Hi all, I’ve been trying to see if I can apply weight decay to the SGD function from lesson 2, but 've noticed that it’s actually worse when applying weight decay. What I’m doing is generating mini batches of 100 each and then applying them in a loop for SGD, outputting the
def update_normal(x, y, lr=1e-1):
y_hat = x@a
loss = mse(y, y_hat)
if t % 10 == 0: print(loss)
loss.backward()
with torch.no_grad():
a.sub_(lr * a.grad)
a.grad.zero_()
return loss.item()
def update_wd(x, y, lr=1e-1):
wd = 1e-3
w2 = 0.
y_hat = x@a
w2 += (a**2).sum()
loss = mse(y, y_hat) + w2 *wd
if t % 10 == 0: print(loss)
loss.backward()
with torch.no_grad():
a.sub_(lr * a.grad)
a.grad.zero_()
return loss.item()
n=100
x_new = torch.ones(n,100,2)
x_new[:,0:,0].uniform_(-1,1)
a = torch.tensor([3.,2])
y = x_new@a + torch.rand(n)
### WITHOUT WEIGHT DECAY
a = torch.tensor([-1.,1])
a = nn.Parameter(a); a
without_losses = []
for idx, x_vals in enumerate(x_new):
t = idx
loss_val = update_normal(x_vals, y[idx])
without_losses.append(loss_val)
Above is the modifications I’ve made, I’ve separated them into two functions just to make it clear of the difference. The only other modification (as mentioned) is making 100 batches with 100 samples each. I’ve not looped through the parameters like in the lesson 5 example because this isn’t using a pytorch model!

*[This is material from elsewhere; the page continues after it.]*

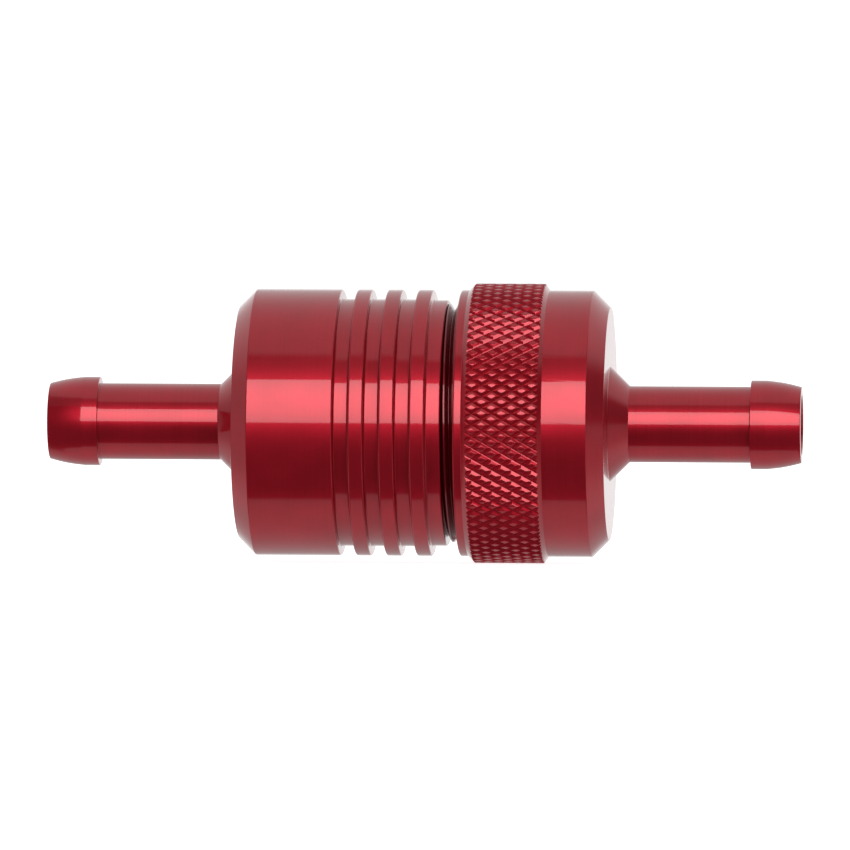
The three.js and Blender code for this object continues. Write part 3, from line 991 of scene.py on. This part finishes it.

Below are my results with weight decay added
#WITH WEIGHT DECAY
a = torch.tensor([-1.,1])
a = nn.Parameter(a); a
wd_losses = []
for idx, x_vals in enumerate(x_new):
t = idx
loss_val = update_wd(x_vals, y[idx])
losses.append(loss_val)
My output:
tensor(7.4193, grad_fn=<AddBackward0>)
tensor(1.4599, grad_fn=<AddBackward0>)
tensor(0.4672, grad_fn=<AddBackward0>)
tensor(0.1465, grad_fn=<AddBackward0>)
tensor(0.1061, grad_fn=<AddBackward0>)
tensor(0.0980, grad_fn=<AddBackward0>)
tensor(0.0918, grad_fn=<AddBackward0>)
tensor(0.0877, grad_fn=<AddBackward0>)
tensor(0.0898, grad_fn=<AddBackward0>)
tensor(0.0916, grad_fn=<AddBackward0>)
And without weight decay:
### WITHOUT
a = torch.tensor([-1.,1])
a = nn.Parameter(a); a
without_losses = []
for idx, x_vals in enumerate(x_new):
t = idx
loss_val = update_normal(x_vals, y[idx])
without_losses.append(loss_val)
My output when not using weight decay:
tensor(7.4173, grad_fn=<MeanBackward0>)
tensor(1.4525, grad_fn=<MeanBackward0>)
tensor(0.4554, grad_fn=<MeanBackward0>)
tensor(0.1328, grad_fn=<MeanBackward0>)
tensor(0.0916, grad_fn=<MeanBackward0>)
tensor(0.0830, grad_fn=<MeanBackward0>)
tensor(0.0767, grad_fn=<MeanBackward0>)
tensor(0.0733, grad_fn=<MeanBackward0>)
tensor(0.0749, grad_fn=<MeanBackward0>)
tensor(0.0760, grad_fn=<MeanBackward0>)
Why do I get (albeit slightly) worse results when weight decay is applied? Is this because the model in question (linear) is not complex at all, thus it is not helping? Or have I not applied weight decay correctly?